None of you have missed the terrible images and reports coming out of the disaster area that lies in the wake of Katrina. There are no words I can add that would better enable us to understand and cope with the magnitude of this tragedy. What I will do is discuss briefly what we as NASA employees need to do going forward.

The Stennis Space Center and Michoud Assembly Facility have, as facilities, suffered substantial damage, and we will, as stewards of these facilities, be doing everything we can to stabilize them, and to restore them to service.

But more importantly, our people have been terribly hurt. I understand that perhaps more than half of the people who work at SSC and MAF have been left homeless by the hurricane. Their lives have been disrupted in a way that, I hope, the rest of us will never be able to comprehend. We need to do everything possible to help them, and I would urge you to begin by donating. You can do that online, if you like, through the NASA Web site to the NASA Family Assistance Fund.

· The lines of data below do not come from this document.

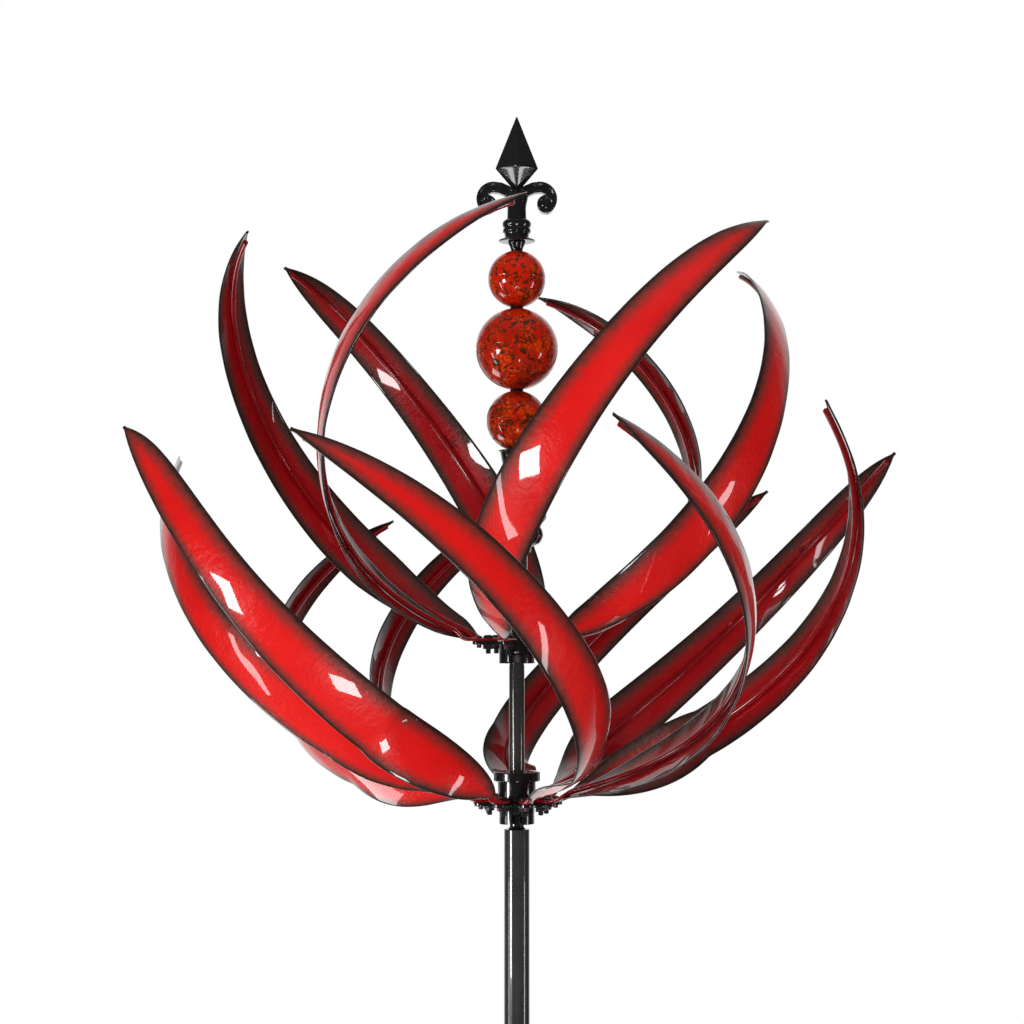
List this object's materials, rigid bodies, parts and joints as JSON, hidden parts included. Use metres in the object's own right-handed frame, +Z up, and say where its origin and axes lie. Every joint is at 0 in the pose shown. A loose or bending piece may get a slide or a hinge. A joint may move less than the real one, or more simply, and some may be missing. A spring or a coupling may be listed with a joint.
{
  "type": "kinetic wind spinner",
  "caption": "Vertical-axis garden wind spinner: two counter-wound rotors of curved red blades on a black pole with a ground fork and a ball-and-spear finial.",
  "frame": {"origin": "the pole's axis at ground level, on the straight wall of the centre prong of the ground fork", "axes": "+Z up along the pole; -Y is the front, from which the hub sleeves' slots are seen; +X to the right"},
  "size_m": [0.58, 0.6484, 2.0897],
  "materials": {
    "gloss_black": "gloss black enamel",
    "blade_red": "gloss red enamel, edges sprayed dark",
    "stem_red": "gloss dark red enamel",
    "ball_orange": "gloss orange-red with dark speckles",
    "bright_steel": "ground steel"
  },
  "bodies": {
    "stand": {"centre_prong": "gloss_black", "side_prongs": "gloss_black", "step_bar": "gloss_black", "lower_pole": "gloss_black", "middle_pole": "gloss_black", "upper_pole": "gloss_black", "pole_couplers": "gloss_black", "pole_plug": "gloss_black", "spindle_rod": "bright_steel", "hub_inner_spacers": "bright_steel", "hub_gap_tube": "gloss_black", "riser_tube": "gloss_black", "turned_ornament": "gloss_black", "ball_saucer": "gloss_black", "low_ball": "ball_orange", "mid_ball": "ball_orange", "top_ball": "ball_orange", "ball_spacers": "gloss_black", "finial_neck": "gloss_black", "finial_collar": "gloss_black", "finial_spear": "gloss_black", "bearing_inner_rings": "bright_steel"},
    "lower_rotor": {"lower_hub_sleeve": "gloss_black", "lower_hub_plate": "gloss_black", "lower_hub_body": "gloss_black", "lower_hub_cap": "gloss_black", "lower_bearing_outer_rings": "bright_steel", "lower_bearing_balls": "bright_steel", "lower_blade_stems": "stem_red", "lower_blade_bolts": "gloss_black", "lower_blade_nuts": "gloss_black", "lower_blade_pins": "stem_red", "lower_blade_1": "blade_red", "lower_blade_2": "blade_red", "lower_blade_3": "blade_red", "lower_blade_4": "blade_red", "lower_blade_5": "blade_red", "lower_blade_6": "blade_red", "lower_blade_7": "blade_red", "lower_blade_8": "blade_red", "lower_blade_9": "blade_red"},
    "upper_rotor": {"upper_hub_sleeve": "gloss_black", "upper_hub_plate": "gloss_black", "upper_bearing_outer_rings": "bright_steel", "upper_bearing_balls": "bright_steel", "upper_blade_stems": "stem_red", "upper_blade_bolts": "gloss_black", "upper_blade_nuts": "gloss_black", "upper_blade_pins": "stem_red", "upper_blade_1": "blade_red", "upper_blade_2": "blade_red", "upper_blade_3": "blade_red", "upper_blade_4": "blade_red", "upper_blade_5": "blade_red", "upper_blade_6": "blade_red"}
  },
  "joints": [
    {"name": "lower_spin", "type": "hinge", "parent": "stand", "child": "lower_rotor", "pos_m": [0, 0, 1.39], "axis": [0, 0, 1], "continuous": true},
    {"name": "upper_spin", "type": "hinge", "parent": "stand", "child": "upper_rotor", "pos_m": [0, 0, 1.5], "axis": [0, 0, 1], "continuous": true}
  ]
}
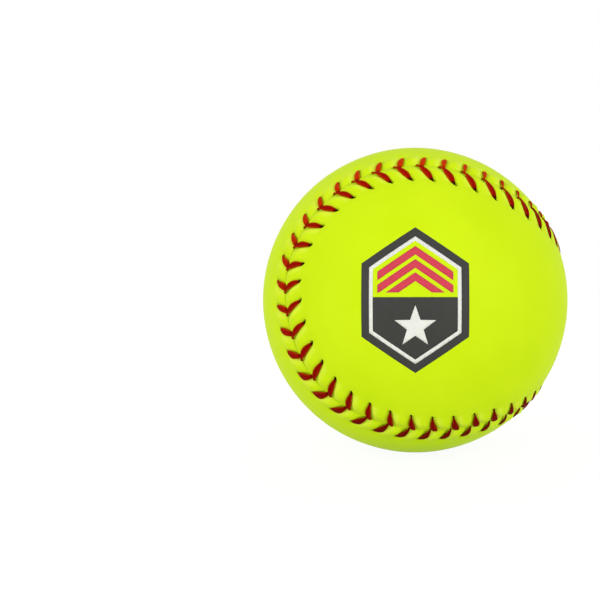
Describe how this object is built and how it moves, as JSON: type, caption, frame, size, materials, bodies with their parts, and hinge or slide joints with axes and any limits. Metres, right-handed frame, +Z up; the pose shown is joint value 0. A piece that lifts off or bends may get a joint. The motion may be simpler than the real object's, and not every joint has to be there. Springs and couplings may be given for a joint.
{
  "type": "softball",
  "caption": "Optic-yellow softball with two dumbbell-shaped cover panels, raised red V stitching along the curved seam, and a wound, rubber-coated core under them.",
  "frame": {"origin": "middle of the ball", "axes": "+Z up as pictured, the front print faces -Y, +X to the right of the front print"},
  "size_m": [0.0977, 0.0971, 0.097],
  "materials": {
    "core_mix": "matte cork and rubber",
    "winding_yarn": "tight yarn",
    "rubber_coat": "satin latex",
    "cement": "dried cement",
    "cover_leather": "smooth satin",
    "thread": "waxed",
    "ink_charcoal": "printed",
    "ink_white": "printed",
    "ink_crimson": "printed",
    "ink_black": "printed"
  },
  "bodies": {
    "root": {"core": "core_mix", "winding": "winding_yarn", "rubber_coat": "rubber_coat", "cement_a": "cement", "cement_b": "cement", "cover_panel_a": "cover_leather", "cover_panel_b": "cover_leather", "thread_one": "thread", "thread_two": "thread", "front_print_charcoal": "ink_charcoal", "front_print_white": "ink_white", "front_print_crimson": "ink_crimson", "back_print_black": "ink_black"}
  },
  "joints": []
}
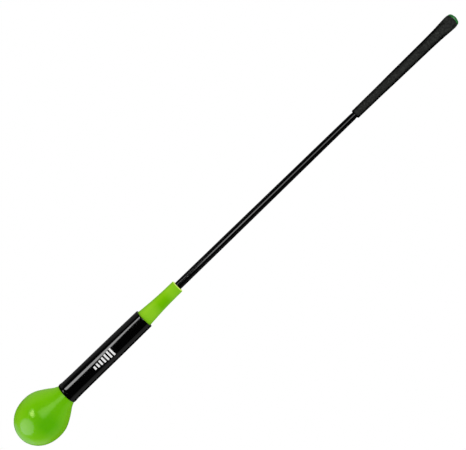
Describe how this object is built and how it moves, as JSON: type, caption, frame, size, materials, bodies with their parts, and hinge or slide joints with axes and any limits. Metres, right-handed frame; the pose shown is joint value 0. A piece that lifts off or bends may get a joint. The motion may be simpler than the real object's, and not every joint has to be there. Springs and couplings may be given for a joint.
{
  "type": "swing trainer stick",
  "caption": "Golf swing trainer with a soft weighted teardrop head, gloss sleeve, tapered neck, long springy shaft, and a rubber golf grip with a domed cap.",
  "frame": {"origin": "the pole of the teardrop head, at the bottom of the upright stick", "axes": "+Z along the straight shaft from the head to the butt end of the grip; the stick is round about Z, so X and Y are any two directions square to it, and the two bending planes are YZ (turning about X) and XZ (turning about Y)"},
  "size_m": [0.0998, 0.0998, 1.16],
  "materials": {
    "lime_vinyl": "gloss",
    "neck_vinyl": "satin",
    "sleeve_black": "gloss",
    "shaft_black": "satin",
    "grip_rubber": "matte",
    "cap_green": "satin",
    "foam": "matte",
    "iron": "matte",
    "screw_steel": "satin",
    "insert_brass": "satin",
    "bush_plastic": "matte",
    "tape": "matte"
  },
  "bodies": {
    "handle": {"shaft_9": "shaft_black", "grip_tape": "tape", "grip": "grip_rubber", "shaft_butt_plug": "bush_plastic", "grip_cap": "cap_green"},
    "shaft_link_8": {"shaft_8": "shaft_black"},
    "shaft_link_7": {"shaft_7": "shaft_black"},
    "shaft_link_6": {"shaft_6": "shaft_black"},
    "shaft_link_5": {"shaft_5": "shaft_black"},
    "shaft_link_4": {"shaft_4": "shaft_black"},
    "shaft_link_3": {"shaft_3": "shaft_black"},
    "shaft_link_2": {"shaft_2": "shaft_black"},
    "head": {"shaft_1": "shaft_black", "neck": "neck_vinyl", "sleeve": "sleeve_black", "sleeve_spacer": "bush_plastic", "stem_bush": "bush_plastic", "head_shell": "lime_vinyl", "head_foam_core": "foam", "head_weight": "iron", "weight_washer": "screw_steel", "weight_screw": "screw_steel", "shaft_tip_insert": "insert_brass"}
  },
  "joints": [
    {"name": "shaft_bend_x1", "type": "hinge", "parent": "handle", "child": "shaft_link_8", "pos_m": [0, 0, 0.86225], "axis": [1, 0, 0], "range_deg": [-9.8, 9.8], "stiffness_Nm_per_rad": 150},
    {"name": "shaft_bend_y1", "type": "hinge", "parent": "shaft_link_8", "child": "shaft_link_7", "pos_m": [0, 0, 0.80275], "axis": [0, 1, 0], "range_deg": [-10, 10], "stiffness_Nm_per_rad": 163},
    {"name": "shaft_bend_x2", "type": "hinge", "parent": "shaft_link_7", "child": "shaft_link_6", "pos_m": [0, 0, 0.74325], "axis": [1, 0, 0], "range_deg": [-7.1, 7.1], "stiffness_Nm_per_rad": 176},
    {"name": "shaft_bend_y2", "type": "hinge", "parent": "shaft_link_6", "child": "shaft_link_5", "pos_m": [0, 0, 0.68375], "axis": [0, 1, 0], "range_deg": [-7.2, 7.2], "stiffness_Nm_per_rad": 190},
    {"name": "shaft_bend_x3", "type": "hinge", "parent": "shaft_link_5", "child": "shaft_link_4", "pos_m": [0, 0, 0.62425], "axis": [1, 0, 0], "range_deg": [-5, 5], "stiffness_Nm_per_rad": 206},
    {"name": "shaft_bend_y3", "type": "hinge", "parent": "shaft_link_4", "child": "shaft_link_3", "pos_m": [0, 0, 0.56475], "axis": [0, 1, 0], "range_deg": [-5, 5], "stiffness_Nm_per_rad": 222},
    {"name": "shaft_bend_x4", "type": "hinge", "parent": "shaft_link_3", "child": "shaft_link_2", "pos_m": [0, 0, 0.50525], "axis": [1, 0, 0], "range_deg": [-3.4, 3.4], "stiffness_Nm_per_rad": 238},
    {"name": "shaft_bend_y4", "type": "hinge", "parent": "shaft_link_2", "child": "head", "pos_m": [0, 0, 0.44575], "axis": [0, 1, 0], "range_deg": [-3.2, 3.2], "stiffness_Nm_per_rad": 256}
  ]
}
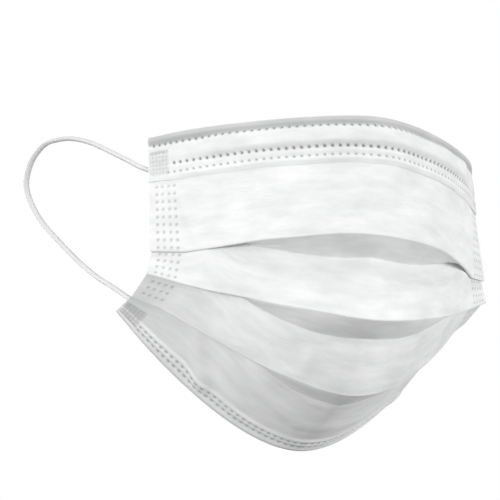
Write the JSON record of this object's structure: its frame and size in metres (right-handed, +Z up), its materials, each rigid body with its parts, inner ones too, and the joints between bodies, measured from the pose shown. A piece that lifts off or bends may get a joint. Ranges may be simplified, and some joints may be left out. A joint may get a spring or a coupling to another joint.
{
  "type": "surgical face mask",
  "caption": "Pleated three-ply surgical face mask in its worn, opened shape, with a nose wire in the top hem and two welded elastic ear loops.",
  "frame": {"origin": "middle of the top edge, where the mask sits on the bridge of the nose", "axes": "+Z up the face, -Y out of the face (the mask's outer side), +X towards the wearer's left"},
  "size_m": [0.1834, 0.1297, 0.1209],
  "materials": {
    "cloth": "matt white spunbond nonwoven",
    "coated_wire": "white plastic coating over a soft wire",
    "elastic": "white knitted elastic"
  },
  "bodies": {
    "root": {"pleated_body": "cloth", "nose_wire": "coated_wire", "ear_loop_right": "elastic", "loop_weld_upper_right": "elastic", "loop_weld_lower_right": "elastic", "ear_loop_left": "elastic", "loop_weld_upper_left": "elastic", "loop_weld_lower_left": "elastic"}
  },
  "joints": []
}
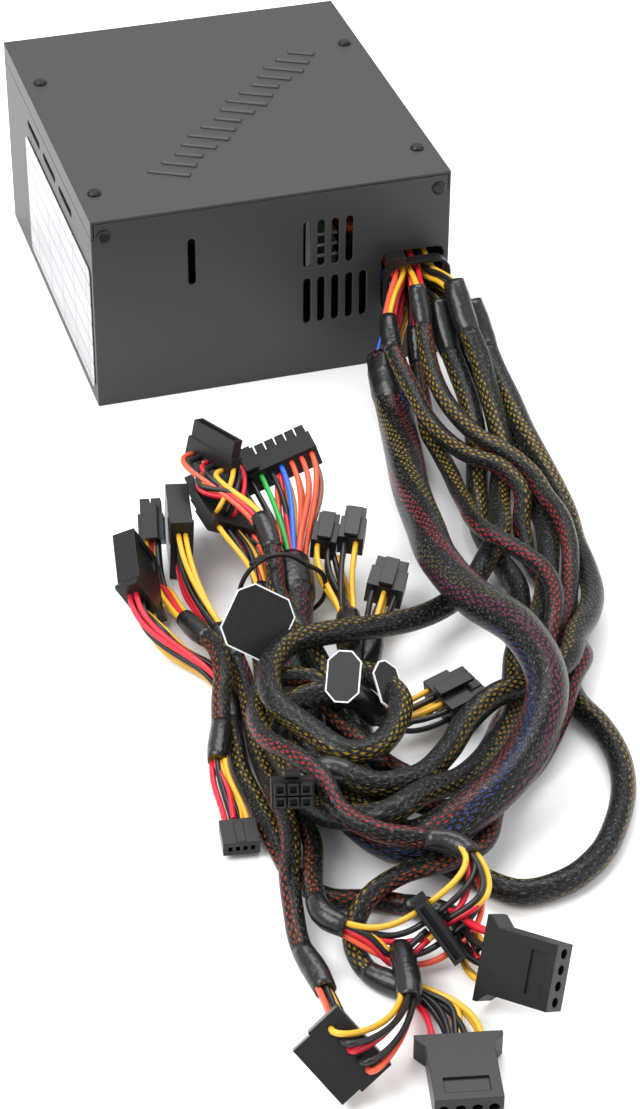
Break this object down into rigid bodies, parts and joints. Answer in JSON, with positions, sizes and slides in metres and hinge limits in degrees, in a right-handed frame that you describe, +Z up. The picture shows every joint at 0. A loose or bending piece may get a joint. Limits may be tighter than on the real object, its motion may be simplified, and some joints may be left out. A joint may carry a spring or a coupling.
{
  "type": "desktop computer power supply unit",
  "caption": "Black steel-cased computer power supply with bottom fan, mains inlet, switch and a harness of braided cables with black plugs.",
  "frame": {"origin": "bottom centre of the steel case", "axes": "+Z up from the underside to the lid, +Y from the cable outlet's face to the mains face, +X towards the cable outlet's side"},
  "size_m": [0.1883, 0.5792, 0.0872],
  "materials": {
    "powder_coat": "satin black powder coat",
    "black_screw": "black oxide",
    "label": "satin printed film",
    "black_plastic": "fine moulded texture",
    "grille_wire": "plated",
    "board": "matte laminate",
    "film": "satin film",
    "aluminium": "extruded",
    "ferrite": "taped",
    "capacitor_can": "sleeved",
    "copper_winding": "enamelled",
    "wire_insulation": "bundled insulated wires",
    "nylon": "moulded",
    "braided_sleeve": "open braid over coloured wires"
  },
  "bodies": {
    "case": {"case_tray": "powder_coat", "lid": "powder_coat", "lid_screw_1": "black_screw", "lid_screw_2": "black_screw", "lid_screw_3": "black_screw", "lid_screw_4": "black_screw", "front_screw_1": "black_screw", "front_screw_2": "black_screw", "fan_screw_1": "black_screw", "fan_screw_2": "black_screw", "fan_screw_3": "black_screw", "fan_screw_4": "black_screw", "rating_label": "label", "ac_inlet": "black_plastic", "switch_housing": "black_plastic", "fan_frame": "black_plastic", "fan_grille": "grille_wire", "circuit_board": "board", "insulator_sheet": "film", "primary_heatsink": "aluminium", "secondary_heatsink": "aluminium", "main_transformer": "ferrite", "bulk_capacitor": "capacitor_can", "output_capacitor": "capacitor_can", "pfc_choke": "copper_winding", "output_choke": "copper_winding", "wire_bundle": "wire_insulation", "bundle_tie": "nylon", "neck_tie": "nylon", "cable_graphics_c": "braided_sleeve", "cable_sata_a": "braided_sleeve", "cable_main": "braided_sleeve", "cable_cpu": "braided_sleeve", "cable_graphics_a": "braided_sleeve", "cable_graphics_b": "braided_sleeve", "cable_sata_b": "braided_sleeve", "cable_drive_a": "braided_sleeve", "link_drive_b": "braided_sleeve", "link_sata_d": "braided_sleeve", "link_sata_c": "braided_sleeve", "link_floppy": "braided_sleeve", "plug_main_24pin": "nylon", "plug_sata_a": "nylon", "plug_sata_b": "nylon", "plug_sata_c": "nylon", "plug_sata_d": "nylon", "plug_drive_a": "nylon", "plug_drive_b": "nylon", "plug_drive_c": "nylon", "plug_drive_d": "nylon", "plug_cpu_a": "nylon", "plug_cpu_b": "nylon", "plug_cpu_c": "nylon", "plug_graphics_a": "nylon", "plug_graphics_b": "nylon", "plug_graphics_c": "nylon", "plug_floppy": "nylon"},
    "fan": {"fan_rotor": "black_plastic"},
    "rocker": {"switch_rocker": "black_plastic"}
  },
  "joints": [
    {"name": "fan_spin", "type": "hinge", "parent": "case", "child": "fan", "pos_m": [0, 0, 0.018], "axis": [0, 0, 1], "continuous": true},
    {"name": "rocker_tip", "type": "hinge", "parent": "case", "child": "rocker", "pos_m": [-0.05, 0.0802, 0.026], "axis": [0, 0, 1], "range_deg": [0, 24]}
  ]
}
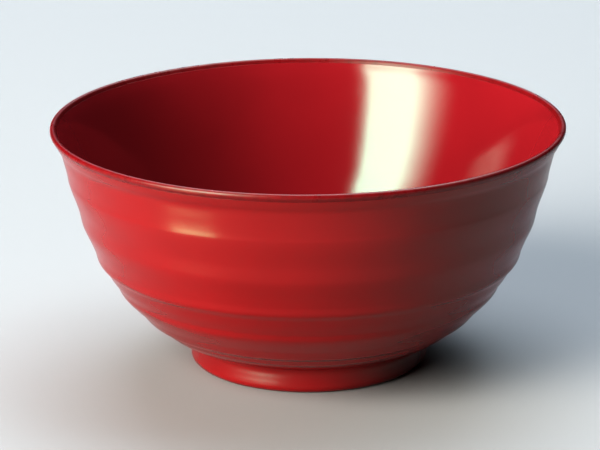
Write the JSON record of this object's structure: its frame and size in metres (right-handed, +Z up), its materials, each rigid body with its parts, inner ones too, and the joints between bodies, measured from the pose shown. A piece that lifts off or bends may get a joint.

I've received many e-mails from folks offering to drive a car, van or a truck carrying disaster relief supplies to SSC or MAF. However, if like me you are not trained in disaster relief and emergency management, then I would suggest that you resist the urge to help directly in the affected areas. Those of us who lack this background can help in other ways that the agency will identify as we gather more information.

Beyond that, we need to work to relocate people temporarily, to provide work stations and living accommodations at other NASA locations, so that our folks can return to work as they begin to restore their lives. We will also be doing everything possible to make sure that crucial payroll functions are maintained for all employees so that our people's financial disruption is not made worse by the lack of access to their money.

Many other measures have been and are being taken to provide help and relief. Bill Parsons, former Director of the Stennis Space Center and the present Space Shuttle Program Manager, has been detailed to NASA HQ to provide overall control of all disaster management efforts at NASA.

My office is coordinating with Bill to ensure that he has all needed authority and support. Bill has unimpeded access to Rex Geveden, NASA Associate Administrator, and to me.

In closing, I want to say how proud I have been, on behalf of all of you, to hear from Bill and others how aggressively NASA folks from more fortunate locations have pitched in to help in any way possible at SSC and Michoud. FEMA will, of course, be in charge of relief efforts for the region as a whole. But we at NASA are doing all we can to "take care of our own," and I applaud you.